Lenders are also responding to the increase in defaults and foreclosures in the current market with meaningful action. Nationally, mortgage leaders have worked to create consumer resources that can really make a difference in helping homeowners stay in their homes. Lenders have partnered with groups such as NeighborWorks America to promote free counseling through their hot line, 888-995-HOPE, in cooperation with the Homeownership Preservation Foundation. The Mortgage Bankers Assn. has created the user-friendly Home Loan Learning Center, which has many valuable tools for consumers, including a list of direct contact information for borrower assistance for many national lenders. This represents another positive step the mortgage industry is taking to help homeowners.

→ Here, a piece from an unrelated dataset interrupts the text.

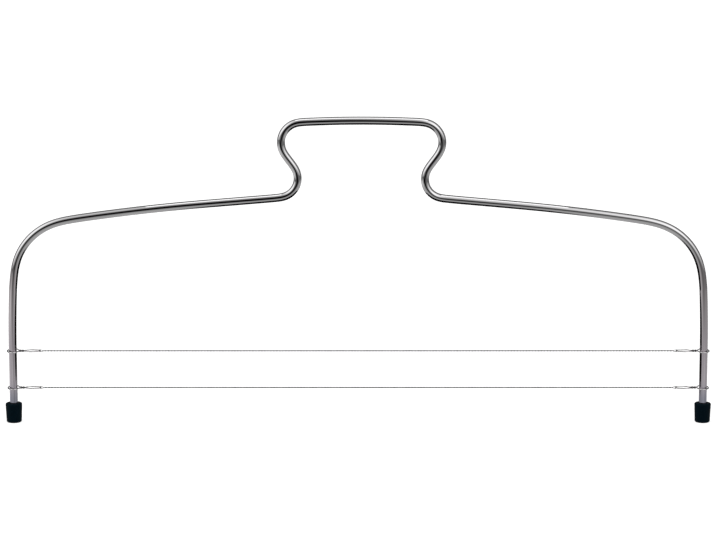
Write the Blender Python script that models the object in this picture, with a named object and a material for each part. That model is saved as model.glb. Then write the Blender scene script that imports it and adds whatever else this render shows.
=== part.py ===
"""Cake wire slicer: a bent steel rod frame with a grip, two rubber feet and two cutting wires.

Lengths are in metres and +Z is up. The origin is on the table, midway between the feet.
X runs along the cutting wires and Y is the direction in which the slicer is drawn through a cake.
"""

import math

import bmesh
import bpy
from mathutils import Matrix, Vector

# Frame rod: the corners of its centre line before they are rounded, from the legs to the grip
ROD_DIAMETER = 0.0040
LEG_SPACING = 0.3450
LEG_BOW_HEIGHT = 0.0520
LEG_BOW_INSET = 0.00025
LEG_BOW_RADIUS = 0.6300
SHOULDER_HEIGHT = 0.0981
SHOULDER_INSET = 0.0032
SHOULDER_RADIUS = 0.0321
OUTER_ARM_RUN = 0.0592
OUTER_ARM_RISE = 0.0093
ARM_BEND_RADIUS = 0.9200
INNER_ARM_RISE = 0.0074
NECK_CORNER_SPACING = 0.0456
NECK_RADIUS = 0.0098
GRIP_RISE = 0.0358
GRIP_CORNER_SPACING = 0.0986
GRIP_CORNER_RADIUS = 0.0103
GRIP_BOW = 0.0015
GRIP_BOW_RADIUS = 0.5900
# The hand-bent rod isn't quite even: its grip sits to the right, and its left arm a little high
GRIP_OFFSET = 0.0016
ARM_UNEVENNESS = 0.0003

# Rubber foot: a tapered cup pushed onto the end of each leg
FOOT_HEIGHT = 0.0098
FOOT_WALL_AT_TOP = 0.0019
FOOT_WALL_AT_BASE = 0.00155
FOOT_FLOOR = 0.0020
FOOT_TOP_ROUNDING = 0.0006
FOOT_BASE_ROUNDING = 0.0007
FOOT_MOUTH_ROUNDING = 0.0003
FOOT_BORE_CLEARANCE = 0.00025
ROD_END_CLEARANCE = 0.0003

# Heights of the cutting wires
LOWER_WIRE_ABOVE_FEET = 0.0078
WIRE_SPACING = 0.0188

# Hook: one loop of wire that makes the ring round a leg, a twisted neck and an eye
HOOK_WIRE_DIAMETER = 0.0006
RING_CLEARANCE = 0.0004
RING_HALF_DEPTH = 0.0034
RING_SLIDING_ROOM = 0.0016
RING_SHOULDER_RUN = 0.0017
NECK_RUN = 0.0024
NECK_STRAND_GAP = 0.00006
NECK_TURNS = 1
NECK_TWIST_OVERRUN = 0.0004
NECK_TWIST_EASE_SHARE = 0.5
EYE_FLARE_RUN = 0.0026
EYE_TAPER_RUN = 0.0053
EYE_WIDTH = 0.0038
EYE_TIP_WIDTH = 0.0022
RING_SHOULDER_BEND_RADIUS = 0.0018
HOOK_CROTCH_BEND_RADIUS = 0.0006
EYE_SIDE_BEND_RADIUS = 0.0040
# The wire's pull tips each loose hook, so that the front of its ring hangs a little lower
HOOK_TILT = math.radians(4)

# Cutting wire: one strand that runs through both eyes and back, a bight round each
STRAND_DIAMETER = 0.00033
STRAND_GAP = 0.00004
LINK_CLEARANCE = 0.0001
BIGHT_CLOSING_RUN = 0.0012
BIGHT_BEND_RADIUS = 0.0006

# How finely the round shapes are divided
ROD_SIDES = 16
HOOK_SIDES = 8
STRAND_SIDES = 6
FOOT_SIDES = 24
BEND_STEP = math.radians(9)
TIGHT_BEND_STEP = math.radians(20)
NECK_POINT_SPACING = 0.0003
STRAND_POINT_SPACING = 0.0200
SMOOTH_ANGLE = math.radians(40)
SAME_POINT_SHARE = 1e-6

# Where each piece's centre lies
ROD_RADIUS = ROD_DIAMETER / 2
GRIP_CORNER_HEIGHT = SHOULDER_HEIGHT + OUTER_ARM_RISE + INNER_ARM_RISE + GRIP_RISE
LOWER_WIRE_HEIGHT = FOOT_HEIGHT + LOWER_WIRE_ABOVE_FEET
UPPER_WIRE_HEIGHT = LOWER_WIRE_HEIGHT + WIRE_SPACING
LEFT = -1
RIGHT = 1


def clear_scene():
    for thing in list(bpy.data.objects):
        bpy.data.objects.remove(thing, do_unlink=True)


def make_material(name, colour, metallic, roughness):
    material = bpy.data.materials.new(name)
    material.use_nodes = True
    shader = material.node_tree.nodes["Principled BSDF"]
    shader.inputs["Base Color"].default_value = (*colour, 1.0)
    shader.inputs["Metallic"].default_value = metallic
    shader.inputs["Roughness"].default_value = roughness
    return material


def bend_tangents(corners, radii, closed):
    """How far each rounding reaches along its two sides, cut back where two would meet on a side."""
    count = len(corners)
    reach = [0.0] * count
    for index in range(count):
        if not closed and index in (0, count - 1):
            continue
        before = (corners[index - 1] - corners[index]).normalized()
        after = (corners[(index + 1) % count] - corners[index]).normalized()
        reach[index] = radii[index] / math.tan(before.angle(after) / 2)
    share = [1.0] * count
    for index in range(count if closed else count - 1):
        other = (index + 1) % count
        length = (corners[other] - corners[index]).length
        wanted = reach[index] + reach[other]
        if wanted > length:
            share[index] = min(share[index], length / wanted)
            share[other] = min(share[other], length / wanted)
    return [reach[index] * share[index] for index in range(count)]


def rounded_path(corners, radii, step, closed=False):
    """The points of a line through these corners, with each corner replaced by an arc."""
    count = len(corners)
    reach = bend_tangents(corners, radii, closed)
    points = []
    for index, corner in enumerate(corners):
        if not reach[index]:
            points.append(corner.copy())
            continue
        before = (corners[index - 1] - corner).normalized()
        after = (corners[(index + 1) % count] - corner).normalized()
        half_angle = before.angle(after) / 2
        radius = reach[index] * math.tan(half_angle)
        centre = corner + (before + after).normalized() * (radius / math.sin(half_angle))
        spoke = corner + before * reach[index] - centre
        turn = math.pi - 2 * half_angle
        steps = max(2, math.ceil(turn / step))
        for part in range(steps + 1):
            points.append(centre + Matrix.Rotation(turn * part / steps, 3, after.cross(before)) @ spoke)
    return without_repeats(points, closed)


def without_repeats(points, closed):
    """The same points without those that two arcs share where they meet."""
    nearest = SAME_POINT_SHARE * max(point.length for point in points)
    kept = [points[0]]
    for point in points[1:]:
        if (point - kept[-1]).length > nearest:
            kept.append(point)
    if closed and (kept[-1] - kept[0]).length <= nearest:
        kept.pop()
    return kept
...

Possibly the biggest problem that lenders and borrowers face is a lack of communication. Studies have shown that close to 60% of borrowers never contact their lender to let them know they are having difficulty with their mortgage. Lenders are actively working to establish better lines of communication with their borrowers and get the message out to homeowners that if they are having difficulties making their mortgage payments, the first call they make should be to their lender. Many times there are multiple options available, and lenders are more than willing to go the extra mile to help homeowners.

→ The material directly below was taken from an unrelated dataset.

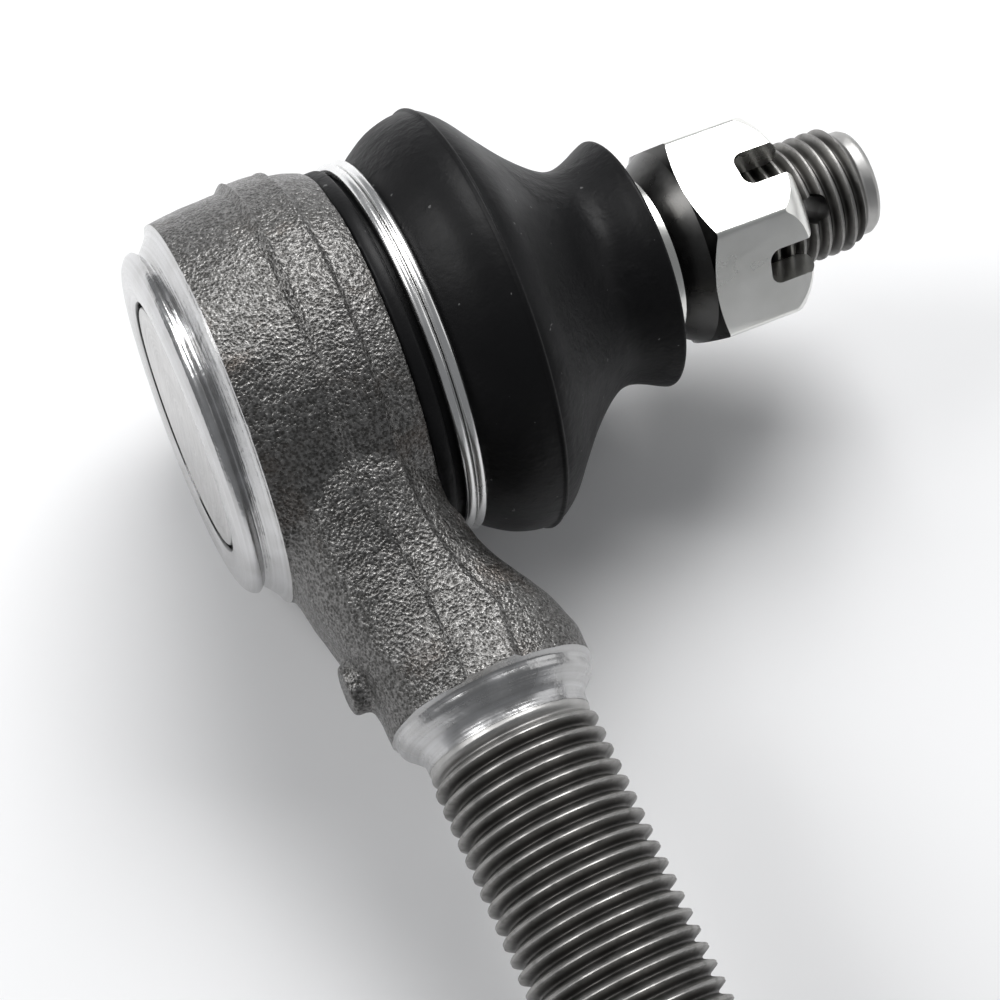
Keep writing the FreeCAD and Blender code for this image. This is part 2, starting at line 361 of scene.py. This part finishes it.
def lofted(bm, sections):
    """Skins neighbouring sections, each (y, centre, half_x, half_z, squareness), and caps the two ends."""
    rings = [ring_of(bm, *section) for section in sections]
    for near, far in zip(rings, rings[1:]):
        bmesh.ops.bridge_loops(bm, edges=near + far)
    for rim in (rings[0], rings[-1]):
        bmesh.ops.holes_fill(bm, edges=rim, sides=0)


def forged_blank():
    """Head, neck and nub as rough overlapping stock, melted into one skin with a trim band."""
    bm = bmesh.new()
    head_line = [(-16.5, 0), (-16.5, 16.0), (-13.0, 16.35), (-10.85, 16.66), (-8.0, 17.05), (-4.45, 17.3),
                 (-2.5, 17.33), (-0.6, 17.27), (1.0, 17.05), (2.5, 16.6), (3.0, 15.4), (9.0, 15.2), (9.0, 0)]
    spun(bm, head_line, 144, closed=False)
    lofted(bm, [(9.0, -4.0, 7.4, 12.6, 0.9), (14.0, -3.8, 7.3, 11.4, 0.88), (17.2, -3.6, 7.25, 9.9, 0.84),
                (20.0, -3.1, 7.3, 9.0, 0.80), (23.0, -2.1, 7.7, 8.5, 0.78), (26.5, -0.75, 8.4, 8.35, 0.80),
                (29.5, 0.0, 8.65, 8.5, 0.86), (31.9, 0.1, 8.75, 8.75, 0.97), (35.6, 0.0, 8.8, 8.8, 1.0)])
    nub = Matrix.Translation((-8.6 * MM, -26.5 * MM, 0)) @ Matrix.Rotation(math.pi / 2, 4, "Y")
    bmesh.ops.create_cone(bm, cap_ends=True, segments=40, radius1=2.35 * MM, radius2=2.05 * MM, depth=3.5 * MM,
                          matrix=nub @ Matrix.Rotation(math.pi, 4, "X"))
    blank = piece(bm, "socket_forging", FORGING_FINISHES)
    melt = blank.modifiers.new("melt", "REMESH")
    melt.mode = "VOXEL"
    melt.voxel_size = 0.3 * MM
    melt.adaptivity = 0.0
    settle(blank)
    bm = bmesh.new()
    bm.from_mesh(blank.data)
    neck_root = [v for v in bm.verts if 12.5 * MM < -v.co.y < 22.0 * MM and abs(v.co.x) < 12.5 * MM]
    for verts, rounds in ((neck_root, 9), (bm.verts[:], 2)):
        for i in range(rounds):
            bmesh.ops.smooth_vert(bm, verts=verts, factor=0.5, use_axis_x=True, use_axis_y=True, use_axis_z=True)
    bm.normal_update()
    band_left = [(-20, -4.4), (9, -4.5), (14, -4.7), (20, -3.4), (25, -2.8), (36, -2.5)]
    band_right = [(-20, -0.6), (17, -0.4), (20.5, 0.0), (24, 1.0), (27, 2.2), (30, 1.8), (36, 1.3)]
    step_height, ridge_height, ramp = 0.34, 0.26, 0.35
    for v in bm.verts:
        x, y = v.co.x / MM, -v.co.y / MM
        left, right = (next(x0 + (x1 - x0) * (y - y0) / (y1 - y0) for (y0, x0), (y1, x1) in zip(line, line[1:])
                            if y <= y1) for line in (band_left, band_right))
        inside = min(max((x - left) / ramp + 0.5, 0.0), 1.0) * min(max((right - x) / ramp + 0.5, 0.0), 1.0)
        ridge = max(1 - abs(x - left - ramp) / 0.4, 0.0) + 0.6 * max(1 - abs(right - ramp - x) / 0.4, 0.0)
        swell = noise.noise(v.co * 260) * 0.11 + noise.noise(v.co * 900) * 0.05
        band = (step_height * inside + ridge_height * ridge) * (1 - abs(v.normal.x))
        v.co += v.normal * (swell + band) * MM
    bm.to_mesh(blank.data)
    bm.free()
    return blank


def cutting_tool(points, finish, steps=144, on_shank=False):
    """A turned cutter that leaves its finish on what it cuts."""
    bm = bmesh.new()
    spun(bm, points, steps, on_shank, closed=not (points[0][1] == 0 and points[-1][1] == 0))
    return piece(bm, "cutting_tool", FORGING_FINISHES, finish=finish)


SKIN = blasted_skin()
# Painted shade: near black inside 11 mm of the stud line, on the lip's inner edge by the plug's gap.
TURNED = turned_steel(painted_shade_radii=(10.95 * MM, 11.1 * MM))
COLLAR = turned_steel("turned_collar", 0.55, 0.26, "xz")
SHANK_THREAD = rolled_thread("rolled_shank_thread", "xz", 6.45 * MM, 7.1 * MM, (-37.0 * MM, -35.3 * MM))
FORGING_FINISHES = [SKIN, TURNED, COLLAR, SHANK_THREAD]
TURNED_FINISH, COLLAR_FINISH, THREAD_FINISH = 1, 2, 3

forging = forged_blank()
swaged_end = smooth_line([(-10.85, 16.62), (-11.2, 15.95), (-11.7, 15.3), (-12.2, 14.75), (-12.45, 14.6),
                          (-12.85, 14.95), (-13.2, 14.93), (-13.6, 14.6), (-13.92, 14.0), (-14.08, 13.2),
                          (-14.1, 12.4), (-14.03, 11.7), (-13.9, 11.2), (-13.75, 10.98), (-13.4, 10.9)], 4)
bore_line = [(-12.9, 10.9), (-12.9, 13.0), (-11.3, 13.0), (-11.3, 12.6), (2.6, 12.6), (6.2, 9.3), (7.6, 10.5),
             (9.5, 10.5), (9.5, 0.0)]
clearance = [(-20.0, 0.0), (-20.0, 17.7), (-11.3, 17.7)]
fitted(forging, cutting_tool(clearance + swaged_end + bore_line, TURNED_FINISH), "DIFFERENCE")
boot_seat = [(2.4, 18.4), (2.4, 14.4), (6.8, 14.4), (6.8, 14.75), (7.3, 14.75), (7.6, 14.45), (7.6, 8.0),
             (12.0, 8.0), (12.0, 18.4)]
fitted(forging, cutting_tool(boot_seat, TURNED_FINISH), "DIFFERENCE")
collar_line = smooth_line([(31.2, 9.6), (31.8, 8.6), (32.05, 8.36), (32.75, 8.26), (33.2, 7.85), (33.7, 7.35),
                           (34.2, 7.0), (34.8, 6.9), (35.1, 6.9)], 4)
collar_cut = [(35.2, 0.0), (35.2, 6.9)] + collar_line[::-1] + [(31.3, 16.0), (40.0, 16.0), (40.0, 0.0)]
fitted(forging, cutting_tool(collar_cut, COLLAR_FINISH, 128, True), "DIFFERENCE")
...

Like you, Paul, I am concerned about the recent rise in defaults and foreclosures, and its potential impact on both our local communities and global markets. The lending community has seen the need for immediate action, and is responding. I think the answer lies in further increasing communication between borrower and lender, and promoting low- and no-cost counseling and assistance programs to help keep homeowners in their homes and keep our neighborhoods strong.

Robert A. Camerota is chairman of the California Mortgage Bankers Assn., and is currently the senior vice president and managing director of the consumer lending operations group for GMAC-ResCap.